The drawback to using something like high-performance racing boots with freestyle skis is that they might not fit your body's best balance point during tricks.

The skis wouldn't care; your body might get a bit more bruised, sore and achy and frustrated.
post #13 of 14
Thread Starter 
what kind of boots would be good with freestyle ski's?

thanks for all the help guys/girls
post #14 of 14
1. sounds like you need to spend more time with skiers outside the park!

As for the boots, don't worry about what fits with what, just go to a bootfitter and talk to them.

Talk about where you ski (resorts), what types of runs you are on the most, how many days a year you ski, how many years you've been skiing, the equipment you've used before that you liked...talk to the bootfitter about your needs, desires.

Boots, like skis, are different for each foot/person. while there are boots that are more tailored for specific things (racing, freestyle) you should go get fitted first.

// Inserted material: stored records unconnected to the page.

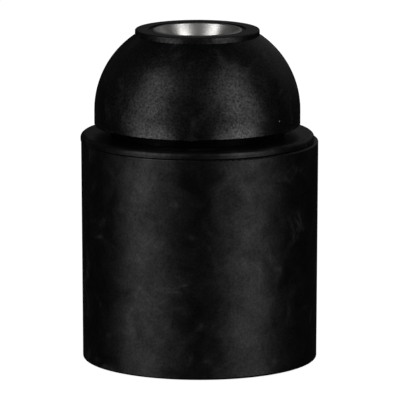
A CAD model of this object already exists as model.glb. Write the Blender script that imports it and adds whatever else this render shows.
"""Looks of an E27 lamp holder: satin black mouldings, a plated entry bush, brass and bronze contacts.

Metres, with +Z up, in the CAD model's own frame. The mouldings and stampings keep their CAD
shapes and get their finishes here. The turned pieces are made again with their screw threads.
"""
import logging
import math
from dataclasses import dataclass, field
from enum import Enum
from typing import Any, ClassVar, Sequence

import bmesh
import bpy
from mathutils import Matrix, Vector


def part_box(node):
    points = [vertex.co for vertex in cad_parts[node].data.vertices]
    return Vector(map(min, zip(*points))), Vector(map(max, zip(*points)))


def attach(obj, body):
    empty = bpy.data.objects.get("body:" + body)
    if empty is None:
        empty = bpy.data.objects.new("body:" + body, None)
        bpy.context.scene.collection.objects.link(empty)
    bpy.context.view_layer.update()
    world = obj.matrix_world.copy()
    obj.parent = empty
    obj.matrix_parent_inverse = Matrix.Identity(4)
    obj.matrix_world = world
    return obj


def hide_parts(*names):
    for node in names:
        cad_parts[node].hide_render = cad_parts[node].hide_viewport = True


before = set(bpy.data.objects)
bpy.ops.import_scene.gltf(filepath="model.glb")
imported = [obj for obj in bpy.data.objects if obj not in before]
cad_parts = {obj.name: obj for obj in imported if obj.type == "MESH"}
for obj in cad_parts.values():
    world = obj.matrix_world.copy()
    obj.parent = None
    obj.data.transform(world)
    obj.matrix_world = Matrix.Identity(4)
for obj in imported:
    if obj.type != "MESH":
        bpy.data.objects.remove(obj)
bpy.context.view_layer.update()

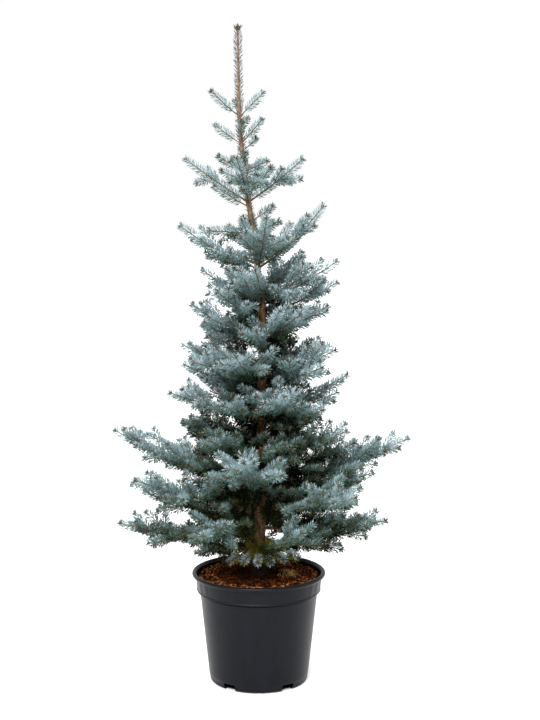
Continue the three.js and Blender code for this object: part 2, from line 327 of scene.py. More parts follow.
def bump(tree, shader, height, strength, distance):
    node = add_node(tree, "Bump", strength=strength, distance=distance, height=height)
    tree.links.new(node.outputs["Normal"], shader.inputs["Normal"])


def stretched(tree, place, x, y, z):
    return add_node(tree, "Mapping", vector=place, scale=(x, y, z)).outputs["Vector"]


def needle_material(name, colour, specular, sheen):
    """Waxy needles: one colour a tint, clouded a little, with a dull bloom."""
    material, tree, shader, place = new_material(name, 0.6, specular, sheen)
    shader.inputs["Sheen Roughness"].default_value = 0.5
    cloud = noise_node(tree, place, 90, 2.0)
    dark, light = [(*np.minimum(1, share * np.array(colour[:3])), 1.0) for share in (0.86, 1.12)]
    tree.links.new(ramp_node(tree, cloud, (0.35, dark), (0.65, light)), shader.inputs["Base Color"])
    bump(tree, shader, noise_node(tree, place, 900, 2.0), 0.15, 0.0002)
    return material


def grained_material(name, shine, grain, relief, *stops):
    """A dull material with one grain for its colour and its relief."""
    material, tree, shader, place = new_material(name, *shine)
    fac = noise_node(tree, place, *grain)
    tree.links.new(ramp_node(tree, fac, *stops), shader.inputs["Base Color"])
    bump(tree, shader, fac, *relief)
    return material


def twig_material(name, dark, light):
    """Thin bark, paler on the crests."""
    return grained_material(name, (0.75, 0.3), (260, 3.0), (0.5, 0.0006), (0.35, dark), (0.68, light))


def soil_material(name, *stops):
    return grained_material(name, (0.95, 0.03), (320, 5.0, 0.7), (0.8, 0.002), *stops)


def bark_material():
    """Trunk bark: brown scales low down, smoother towards the leader, and darkened towards the foot as
    painted shade under the lowest boughs.
    """
    material, tree, shader, place = new_material("trunk_bark", 0.9, 0.08)
    long_place = stretched(tree, place, 1, 1, 0.35)
    flakes = noise_node(tree, long_place, 130, 6.0, 0.7)
    low = ramp_node(
        tree, flakes,
        (0.34, srgb(42, 29, 18)), (0.5, srgb(114, 88, 62)), (0.7, srgb(180, 142, 106)),
    )
    high = ramp_node(
        tree, flakes,
        (0.34, srgb(54, 41, 31)), (0.5, srgb(106, 86, 67)), (0.7, srgb(146, 122, 98)),
    )
    height = add_node(tree, "SeparateXYZ", vector=place).outputs["Z"]
    share = add_node(tree, "MapRange", value=height, from_min=0.9, from_max=1.2)
    mix = add_node(tree, "Mix")
    mix.data_type = "RGBA"
    tree.links.new(share.outputs["Result"], mix.inputs["Factor"])
    tree.links.new(low, mix.inputs["A"])
    tree.links.new(high, mix.inputs["B"])
    # painted shade: the bark's colour is scaled down to near black towards the foot, under the lowest
    # boughs
    foot_shade = add_node(tree, "MapRange", value=height, from_min=0.275, from_max=0.43, to_min=0.05)
    shaded_bark = add_node(tree, "VectorMath")
    shaded_bark.operation = "SCALE"
    tree.links.new(mix.outputs["Result"], shaded_bark.inputs[0])
    tree.links.new(foot_shade.outputs["Result"], shaded_bark.inputs["Scale"])
    tree.links.new(shaded_bark.outputs["Vector"], shader.inputs["Base Color"])
    bump(tree, shader, flakes, 0.6, 0.0012)
    return material


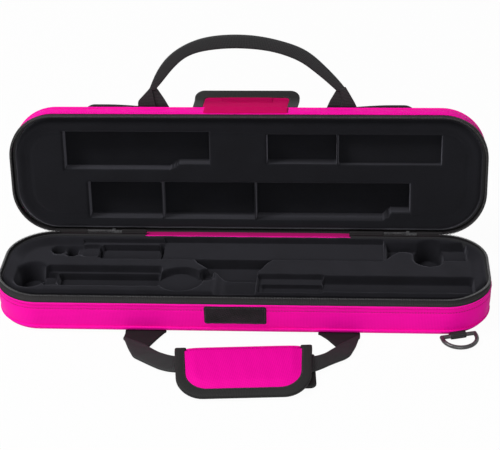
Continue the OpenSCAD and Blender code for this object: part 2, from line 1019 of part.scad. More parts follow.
pocket_y = half_w - pocket_edge - pocket_w / 2;
pocket_wall = 1.4;
pocket_pipe_r = 1.4;
zip_y = pocket_w / 2 - 9;
zip_tape_w = 8;
zip_slot_w = 4;

// Moves shapes to the pocket: z = 0 on the lid's panel, z up away from the case
module on_pocket() {
    on_lid()
        translate([0, pocket_y, 0])
            mirror([0, 0, 1])
                children();
}

// Hollow bag with a slot under its zip
module pocket_bag() {
    slot_l = pocket_zip_l - 2 * zip_slot_w;
    color(pink)
        on_pocket()
            difference() {
                round_plate(pocket_l, pocket_w, pocket_r, pocket_t);
                translate([0, 0, pocket_wall])
                    round_plate(pocket_l - 2 * pocket_wall, pocket_w - 2 * pocket_wall,
                        pocket_r - pocket_wall, pocket_t - 2 * pocket_wall);
                translate([-slot_l / 2, zip_y - zip_slot_w / 2, pocket_t / 2])
                    cube([slot_l, zip_slot_w, pocket_t]);
            }
}

module pocket_piping() {
    color(black)
        on_pocket()
            run_round(pocket_l, pocket_w, pocket_r)
                translate([pocket_r - pocket_pipe_r, pocket_t + pocket_pipe_r])
                    circle(pocket_pipe_r);
}

module pocket_zip() {
    color(black)
        on_pocket()
            translate([-pocket_zip_l / 2, zip_y - zip_tape_w / 2, pocket_t])
                cube([pocket_zip_l, zip_tape_w, tape_t]);
}

pocket_slider_x = -pocket_zip_l / 2 + slider_l;

// Moves shapes to the pocket's zip, turned so that the pull lies towards +X
module on_pocket_zip() {
    on_pocket()
        translate([pocket_slider_x, zip_y, pocket_t + tape_t + slide_gap])
            rotate([0, 0, 180])
                children();
}

module pocket_slider() {
    on_pocket_zip()
        slider_body();
}

module pocket_pull() {
    on_pocket_zip()
        pull_tab();
}

base_side_cover();
base_bottom_cover();
base_piping();
base_frame();
base_insert();
base_zip_tape();
base_zip_teeth();
loop_patch();
hinge_bead();
hinge_tapes();
left_slider();
left_pull();
right_slider();
right_pull();
ring_tab();
strap_ring();
front_anchors();
front_straps();
front_grip();
wrap_back();
wrap_fold();
wrap_loop();
wrap_flap();
wrap_binding();
wrap_hook();
lid_side_cover();
lid_top_cover();
lid_piping();
lid_frame();
lid_insert();
lid_zip_tape();
lid_zip_teeth();
hinge_strip();
rear_anchors();
rear_straps();
rear_grip();
flap_panel();
flap_binding();
flap_hook();
pocket_bag();
pocket_piping();
pocket_zip();
pocket_slider();
pocket_pull();
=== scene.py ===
import json
import math

import bmesh
import bpy
import numpy as np
from mathutils import Matrix, Vector


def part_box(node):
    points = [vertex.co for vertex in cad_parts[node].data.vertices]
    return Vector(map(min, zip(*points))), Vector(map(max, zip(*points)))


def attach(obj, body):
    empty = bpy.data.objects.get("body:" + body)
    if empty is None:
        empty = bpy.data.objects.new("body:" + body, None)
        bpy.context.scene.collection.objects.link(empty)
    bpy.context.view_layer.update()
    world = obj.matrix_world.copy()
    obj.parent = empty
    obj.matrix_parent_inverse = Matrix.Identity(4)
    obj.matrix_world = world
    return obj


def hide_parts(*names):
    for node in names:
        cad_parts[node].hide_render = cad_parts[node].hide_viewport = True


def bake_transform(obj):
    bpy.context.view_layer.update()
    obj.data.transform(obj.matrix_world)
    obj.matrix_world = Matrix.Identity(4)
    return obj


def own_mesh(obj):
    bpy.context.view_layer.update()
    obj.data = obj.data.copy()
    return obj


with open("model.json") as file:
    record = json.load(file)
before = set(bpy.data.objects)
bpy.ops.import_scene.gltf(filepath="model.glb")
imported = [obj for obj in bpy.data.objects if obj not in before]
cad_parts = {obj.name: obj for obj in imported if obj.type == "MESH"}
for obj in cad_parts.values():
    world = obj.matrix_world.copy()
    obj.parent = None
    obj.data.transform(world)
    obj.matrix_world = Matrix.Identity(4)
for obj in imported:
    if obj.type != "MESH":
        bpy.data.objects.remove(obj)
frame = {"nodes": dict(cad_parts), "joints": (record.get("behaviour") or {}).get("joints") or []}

MM = 0.001
UP = np.array([0.0, 0.0, 1.0])
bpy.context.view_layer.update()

# ---- the frame's own places, in millimetres ----

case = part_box("base_side_cover")
HALF_L, HALF_W = case[1][0] / MM, case[1][1] / MM
CORNER_R = 40.0
EDGE_R = case[0][2] / MM
TRAY_WALL = case[1][2] / MM
LID_WALL = 19.8
LID_TAPE = 7.4
ZIP_GAP = 0.4
TRAY_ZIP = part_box("base_zip_teeth")[1][2] / MM
CLOSED_ZIP = TRAY_ZIP + ZIP_GAP
LID_FULL = LID_WALL + LID_TAPE + 0.7
PIPING_R = 0.85
joints = {joint["name"]: joint for joint in frame["joints"]}
HINGE = np.array(joints["lid_hinge"]["pos_m"]) / MM
SWING = math.radians(joints["lid_hinge"]["range_deg"][1])
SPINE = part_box("hinge_bead")[1][0] / MM
END_LEAN = 1.1


# ---- places of the lid, the closure flap, the wrap and the ring; all take and give millimetres ----

def turn_x(points, angle, y=0.0, z=0.0):
    """Turns points about a line along X through (y, z)."""
    p = np.array(points, float)
    c, s = math.cos(angle), math.sin(angle)
    dy, dz = p[..., 1] - y, p[..., 2] - z
    return np.stack([p[..., 0], y + dy * c - dz * s, z + dy * s + dz * c], -1)


def on_tray(points):
    """The tray's frame is the shared one."""
    return np.array(points, float)


def on_lid(points):
    """From the lid's own frame, outside panel at z = 0 and free edge at +Y, to the open lid:
    turned over onto the tray, then swung back about the hinge line."""
    p = np.array(points, float)
    closed = np.stack([p[..., 0], -p[..., 1], CLOSED_ZIP + LID_FULL - p[..., 2]], -1)
    return turn_x(closed, -SWING, HINGE[1], HINGE[2])


FLAP_SEAM = (57.3, 4.05)
FLAP_LEAN = math.radians(94.8)
FLAP_X = -3.5


def on_flap(points):
    """From the flap's frame, x along its seam, y to its tip and z to its inner side."""
    p = turn_x(points, -FLAP_LEAN)
    return on_lid(p + np.array([FLAP_X, *FLAP_SEAM]))


wrap_axis = np.array(joints["wrap_hinge"]["pos_m"]) / MM


def on_wrap(points):
    """From the wrap's frame, x along its fold, y from the fold to the free edge and z up."""
    p = np.array(points, float) * np.array([1, -1, 1])
    return p + wrap_axis


RING_TURN = math.radians(-75)
ring_centre = np.array([HALF_L - CORNER_R, -(HALF_W - CORNER_R), 3.05])
RING_BAR = CORNER_R + 3.6


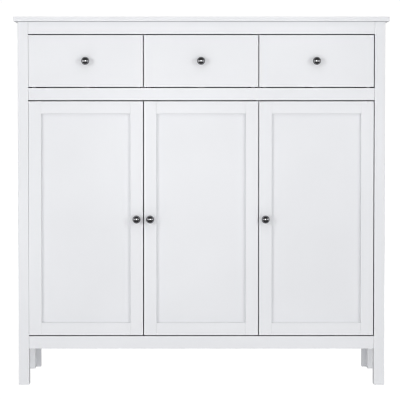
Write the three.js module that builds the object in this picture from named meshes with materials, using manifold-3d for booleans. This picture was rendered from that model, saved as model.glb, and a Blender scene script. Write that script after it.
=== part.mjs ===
// Tall sideboard buffet: three drawers in a row over three frame-and-panel
// doors, on four square-cut legs. Millimetres, +X to the right, +Y to the
// back, +Z up. The origin is on the floor at the middle of the outline.
import * as THREE from 'three';
import { mergeVertices } from 'three/addons/utils/BufferGeometryUtils.js';
import Module from 'manifold-3d';

const wasm = await Module();
wasm.setup();

// ---------------------------------------------------------------- dimensions
const GAP = 0.3;               // clearance kept between glued or screwed pieces

const TOP_WIDTH = 1200;        // top panel, side to side
const TOP_FRONT = -191;        // front edge of the top panel
const TOP_BACK = 209;          // rear edge of the top panel
const TOTAL_HEIGHT = 1181;
const TOP_THICKNESS = 15;

const CASE_HALF = 588;         // outer faces of the legs
const LEG_WIDTH = 33.5;
const LEG_FRONT = -181;        // front face of the front legs
const LEG_DEPTH = 38;
const REAR_LEG_BACK = 204;     // rear face of the back legs
const REAR_SIDE_FLANGE = 18;   // thickness of the back leg's side flange
const REAR_LEG_FRONT = 144;    // front edge of that flange
const REAR_BACK_FLANGE = 18;   // thickness of the back leg's rear flange

const PANEL = 15;              // case boards
const SIDE_SETBACK = 3;        // side panel set in from the legs' outer faces
const BACK_THICKNESS = 4;

const RAIL_THICKNESS = 18;
const RAIL_SETBACK = 0.8;      // rails sit just behind the legs' front faces
const TOP_RAIL_LOW = 1125.8;
const MID_RAIL = [914.4, 953.9];
const BOTTOM_RAIL = [116.5, 156.6];

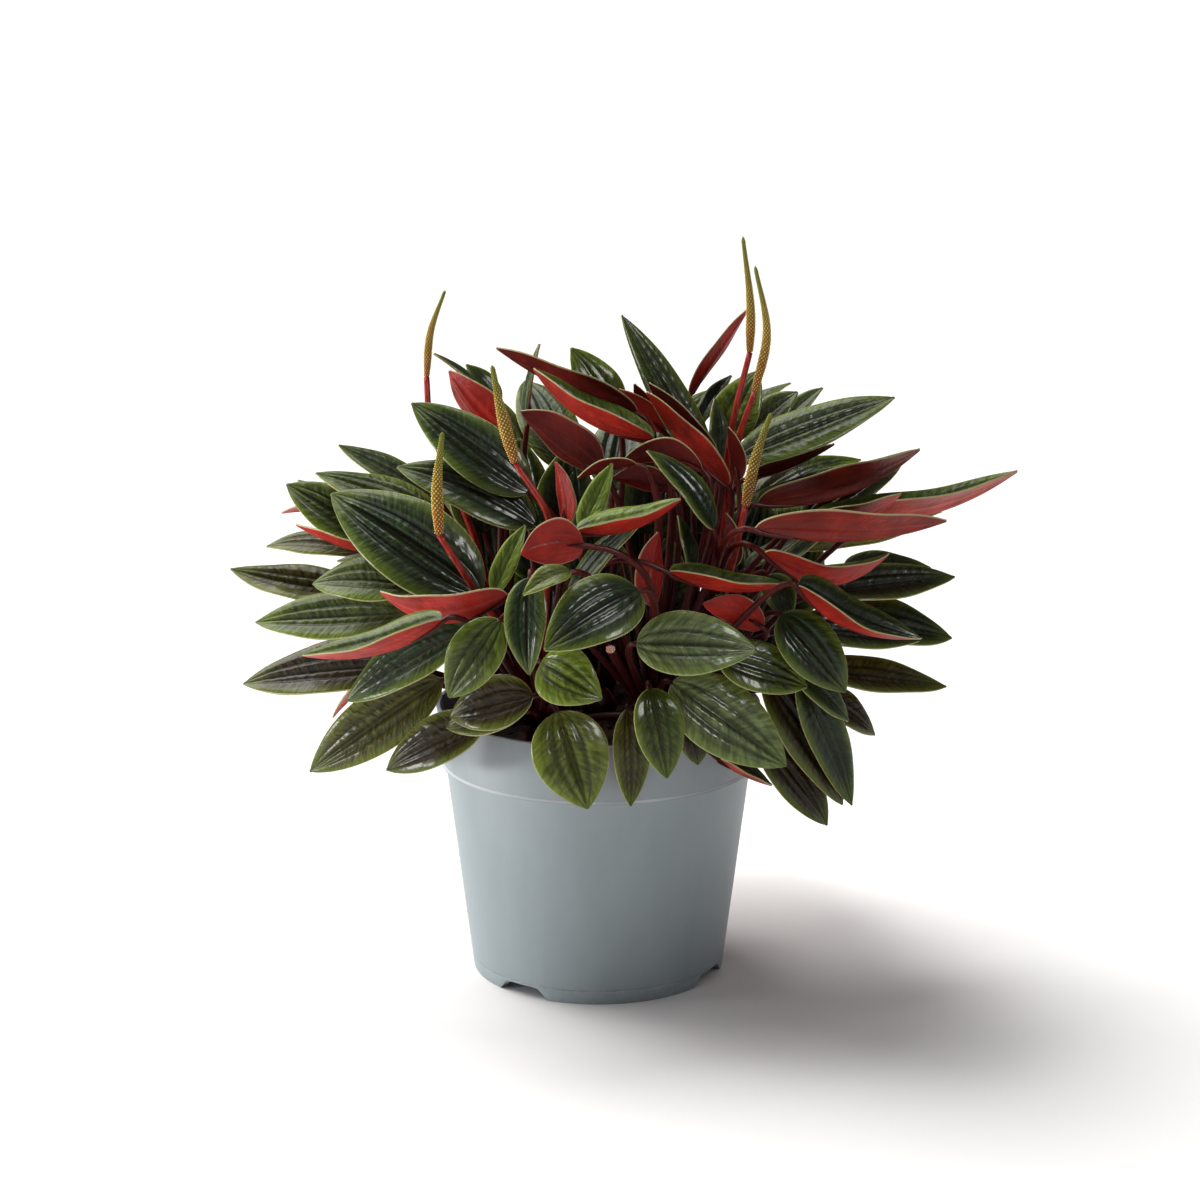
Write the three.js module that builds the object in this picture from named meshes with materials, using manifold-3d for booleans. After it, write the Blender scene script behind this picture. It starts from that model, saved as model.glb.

Might I also suggest looking at some of the gear guides to get a rough idea of something that might be up your alley, then you can at least have a few models that you would like to try to see if they fit or not.

But what everybody has said above is key:

best to go talk to a bootfitter first and get set-up with boots.

You'll need to allow yourself at least a full day to try on boots (more if you feel the need to hit up a couple different shops should the first one you go to not have what fits...I had to hit up 5 shops before finding a boot that worked).

And then yeah, once you've got the boots, then demo for a bit. Try different lengths of the same ski as twin tips, especially, ski short.

It's a process, my man. Heck, I bought a fleet (5 pairs) of skis 2 seasons ago and it took me a season to figure out each ski and in some cases decide that I didn't like some of the models that much afterall. Then I demoed some more, tweaked my quiver and whatnot. But the boots were the key thing. Once I got a solid pair of boots, then it was all gravy.